→ **Material provided**:
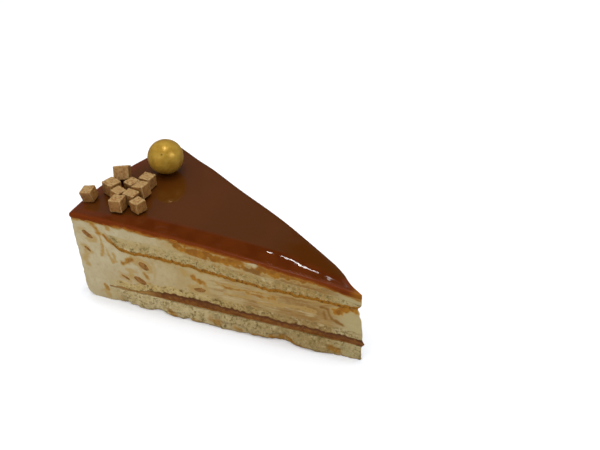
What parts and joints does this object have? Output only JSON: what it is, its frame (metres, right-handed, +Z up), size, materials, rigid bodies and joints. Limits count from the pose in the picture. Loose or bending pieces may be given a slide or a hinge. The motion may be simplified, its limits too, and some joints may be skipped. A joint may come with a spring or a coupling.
{
  "type": "bavarois cake slice",
  "caption": "Wedge-shaped slice of caramel bavarois cake with layered sponge, caramel filling and cream, under a glossy caramel glaze with a gold ball and fudge cubes.",
  "frame": {"origin": "centre of the slice's bounding box, on the surface that it stands on", "axes": "+X along the slice to its tip, +Z up, so the rim lies along -X"},
  "size_m": [0.1212, 0.063, 0.0565],
  "materials": {
    "sponge": "pale open-crumbed sponge cake",
    "soaked_sponge": "sponge cake, its underside soaked brown with caramel",
    "caramel": "dark caramel filling, moist",
    "cream": "set bavarois cream with caramel streaks and toffee bits",
    "glaze": "mirror-smooth caramel glaze",
    "gold_coating": "pearly gold coating",
    "fudge": "fudge with a dry, sugary surface"
  },
  "bodies": {
    "root": {"base_sponge": "sponge", "caramel_filling": "caramel", "thin_sponge": "sponge", "bavarois": "cream", "upper_sponge": "soaked_sponge", "glaze": "glaze", "gold_ball": "gold_coating", "fudge_cube_01": "fudge", "fudge_cube_02": "fudge", "fudge_cube_03": "fudge", "fudge_cube_04": "fudge", "fudge_cube_05": "fudge", "fudge_cube_06": "fudge", "fudge_cube_07": "fudge", "fudge_cube_08": "fudge", "fudge_cube_09": "fudge", "fudge_cube_10": "fudge"}
  },
  "joints": []
}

→ **To do**:
Check the data for the word "materials" and pull out the lines that have it.

→ **The response**:
What parts and joints does this object have? Output only JSON: what it is, its frame (metres, right-handed, +Z up), size, materials, rigid bodies and joints. Limits count from the pose in the picture. Loose or bending pieces may be given a slide or a hinge. The motion may be simplified, its limits too, and some joints may be skipped. A joint may come with a spring or a coupling.
  "materials": {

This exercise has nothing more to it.